Coral with white syndrome

Off the coast of Southeast Florida, a mysterious new disease is killing coral reefs, turning them white and leaving nothing but a skeleton behind. More than half of the state’s 330-year-old Coral Reef Tract, which stretches across 175 miles in the Florida Keys, is infected with the disease. It’s called “white syndrome” by scientists because white stripes or spots cover the coral, and it was discovered in fall 2014.

Throughout 2017, the disease spread to a point where half the coral at some sites were affected, even some that had been considered the most resilient and important for reef building, according to a newsletter by the Southeast Florida Coral Reef Initiative, which helps raise awareness about Florida’s reefs.

The causes of the disease are still unknown, though researchers believe it may be due to a combination of factors, including water quality, said Ana Zangroniz, a Miami-Dade-based University of Florida Florida Sea Grant agent.

Coral reefs are important hotspots for many fish, producing almost one-third of the world’s marine fish species, despite covering only 1 percent of the ocean floor. Invertebrates such as jellyfish, lobster and crabs, fish, and sea turtles all rely on coral reefs for food, shelter or both, Zangroniz said.

“They are a major player in Florida tourism,” she said. “People come to South Florida from around the world to fish, snorkel, scuba dive, boat and enjoy the reefs.”

Important in Southeast Florida especially, the Coral Reef Tract also acts as a first line of defense against hurricanes or other major storms, sucking up energy to lessen their impact when they hit land, Zangroniz said.

The Coral Reef Tract is the third largest coral reef in the world, only after the famous Great Barrier Reef off the coast of Australia and the Belize Barrier Reef. It’s the only coral reef in the United States.

Before the new syndrome struck, coral had already been struggling because of coral bleaching, a problem worldwide. When water temperatures are too warm, corals expel the algae (zooxanthellae) that ordinarily live in their tissues and give coral its signature color. Bleaching causing the coral to turn completely white. The condition doesn’t kill the coral, but does leave it under stress.

Human activities that have added to worsening coral health include stormwater runoff, poor water quality, being hit by boat groundings and anchors, and coastal development, Zangroniz said.

While the bleaching weakens the coral, “white syndrome” is fatal.

The warming water that stresses the coral is due in part to human activity and climate change, said Tom Frazer, a professor and director of the School of Natural Resources and Environment.

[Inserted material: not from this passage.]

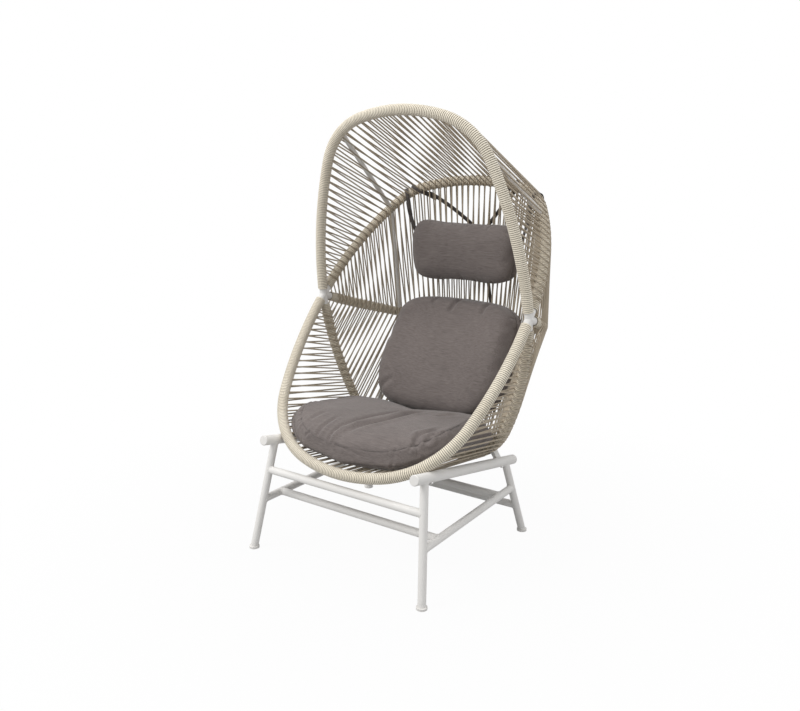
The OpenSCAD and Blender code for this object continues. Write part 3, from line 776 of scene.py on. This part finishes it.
# The seat's middle down its panel, and its halves across and down, as shares of the panel
SEAT_MIDDLE, SEAT_ACROSS, SEAT_DOWN = 0.505, 0.240, 0.46
# The back cushion's reach below and above the belt hoop, and where it bends over the hoop
BACK_DROP, BACK_RISE, BACK_BEND = 385 * MM, 92 * MM, 80 * MM
BACK_ACROSS, BACK_TAPER = 0.268, 0.06
# The headrest's middle above the belt hoop, its half height, and how far its ends curve forward
HEAD_UP, HEAD_HALF, HEAD_CURVE = 0.272, 0.098, 7.3 * MM
HEAD_ACROSS = 0.176


def seat_place(u, v, lift):
    return on_panel(REAR, FRONT, 0.5 - SEAT_ACROSS * u, SEAT_MIDDLE + SEAT_DOWN * v, FACE + lift)[0]


def back_leg(across, q, lift):
    if q < 0:
        return on_panel(BELT, REAR, across, -q / panel_drop(BELT, REAR), lift)[0]
    return on_panel(ARCH, BELT, across, 1 - q / panel_drop(ARCH, BELT), lift)[0]


def back_place(u, v, lift):
    q = (BACK_RISE - BACK_DROP) / 2 + (BACK_RISE + BACK_DROP) / 2 * v
    across = 0.5 - BACK_ACROSS * (1 - BACK_TAPER * (1 - v)) * u
    if abs(q) >= BACK_BEND:
        return back_leg(across, q, FACE + lift)
    p, heading = on_hoop(BELT, along(BELT, across))
    low = lift_way(heading, on_hoop(REAR, along(REAR, across))[0] - p)
    high = lift_way(heading, p - on_hoop(ARCH, along(ARCH, across))[0])
    w = (q + BACK_BEND) / (2 * BACK_BEND)
    bend = p + (FACE + lift) * (low + high) / (1 + low @ high)
    below, above = (back_leg(across, end, FACE + lift) for end in (-BACK_BEND, BACK_BEND))
    return (1 - w) ** 2 * below + 2 * w * (1 - w) * bend + w * w * above


def head_place(u, v, lift):
    down = 1 - (HEAD_UP + HEAD_HALF * v) / panel_drop(ARCH, BELT)
    return on_panel(ARCH, BELT, 0.5 - HEAD_ACROSS * u, down, FACE + HEAD_CURVE * u * u + lift)[0]


# How square each outline is, its border's height, its crown's rise and its place
SEAT_PAD = Pad(0.42, lambda u, v: 66 * MM * (1.3 - 0.3 * v) * (1 - 0.32 * u * u), 46 * MM, seat_place)
BACK_PAD = Pad(0.50, lambda u, v: 74 * MM, 36 * MM, back_place)
HEAD_PAD = Pad(0.48, lambda u, v: 52 * MM, 38 * MM, head_place)

# Which ends of a fold fade out
START_FADES, END_FADES, BOTH_FADE, NONE_FADES = (True, False), (False, True), (True, True), (False, False)


class Skin:
    """The skin of a stuffed piece, pressed and lifted along lines until it is given back."""

    def __init__(self, obj, pad):
        self.obj, self.pad = obj, pad
        self.read()

    def read(self):
        mesh = self.obj.data
        self.points = rows(mesh.vertices, "co")
        self.normals = rows(mesh.vertex_normals, "vector")
        self.tree = BVHTree.FromPolygons([Vector(p) for p in self.points],
                                         [tuple(p.vertices) for p in mesh.polygons])

    def write(self):
        self.obj.data.vertices.foreach_set("co", self.points.ravel())
        self.obj.data.update()
        self.read()

    def settle(self, path, lift=0.0):
        """A path laid onto the skin."""
        spots = [self.tree.find_nearest(Vector(p))[:2] for p in path]
        return np.array([np.array(spot) + lift * np.array(normal) for spot, normal in spots])

    def press(self, path, depth, width, ridge=0.0, side=0, fades=NONE_FADES):
        """Presses a valley along a path, with a ridge beside it on one side or on both."""
        path = self.settle(path)
        best = np.full(len(self.points), np.inf)
        share = np.zeros(len(self.points))
        lean = np.zeros(len(self.points))
        steps = len(path) - 1
        for k in range(steps):
            a, way = path[k], path[k + 1] - path[k]
            off = self.points - a
            t = np.clip(off @ way / max(way @ way, 1e-12), 0, 1)
            gap = off - t[:, None] * way
            d = np.linalg.norm(gap, axis=1)
            near = d < best
            best[near] = d[near]
            share[near] = (k + t[near]) / steps
            lean[near] = np.sign(np.einsum("ij,ij->i", np.cross(way, gap)[near], self.normals[near]))
        hold = np.ones(len(best))
        for fade, left in zip(fades, (share, 1 - share)):
            if fade:
                hold *= np.clip(left / 0.35, 0, 1)
        hold = hold * hold * (3 - 2 * hold)
        valley = np.exp(-(best / width) ** 2)
        bank = np.exp(-((best - 1.9 * width) / (1.1 * width)) ** 2)
        if side:
            bank = bank * (lean == side)
        self.points += self.normals * (hold * (ridge * bank - depth * valley))[:, None]

    def fold(self, marks, depth, width, ridge=0.0, side=0, fades=BOTH_FADE):
        """Presses a fold through marked places of the crown; its sizes are in millimetres."""
        self.press(crown_line(self.pad, marks), depth * MM, width * MM, ridge * MM, side, fades)

    def seam(self, path, depth, width):
        """A shallow groove all along a closed seam; its sizes are in millimetres."""
        self.press(list(path) + [path[0]], depth * MM, width * MM)

    def gathers(self, angles, seed, high, low, depth=2.0):
        """Short puckers that run along the border from a seam; depth is in millimetres."""
        rng = np.random.default_rng(seed)
        for a in angles:
            a += rng.uniform(-2.5, 2.5)
            lean = rng.uniform(-2.5, 2.5)
            top = high(a)
            reach = low + (top - low) * rng.uniform(0, 0.45)
            path = [self.pad.rim(a + lean * t, top + (reach - top) * t) for t in np.linspace(0, 1, 5)]
            self.press(path, depth * MM * rng.uniform(0.6, 1.2), 5 * MM, depth * MM * 0.4, fades=END_FADES)

    def crumple(self, amount, size, seed):
        """Slow unevenness, as loose filling gives."""
        shift = Vector((seed * 3.7, seed * 1.3, seed * 2.1))
        waves = np.array([noise.noise(Vector(p) / size + shift) for p in self.points])
        self.points += self.normals * (amount * waves)[:, None]
        self.write()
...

Stopping coral bleaching has become more important than ever because white syndrome is spreading quickly, and coral dying on this scale could severely affect oceans and the animals that live in it.

Researchers believe identifying and selecting heat-resistant corals and having them replace dead reefs may be a solution, Frazer said.

But he said it’s not a permanent fix. Until the root causes of the disease are better understood, coral are likely to continue to suffer.

“Coral reefs harbor significant biodiversity in the world’s oceans,” Frazer said. “They are vibrant sources of tourism and support fisheries from all over the globe.”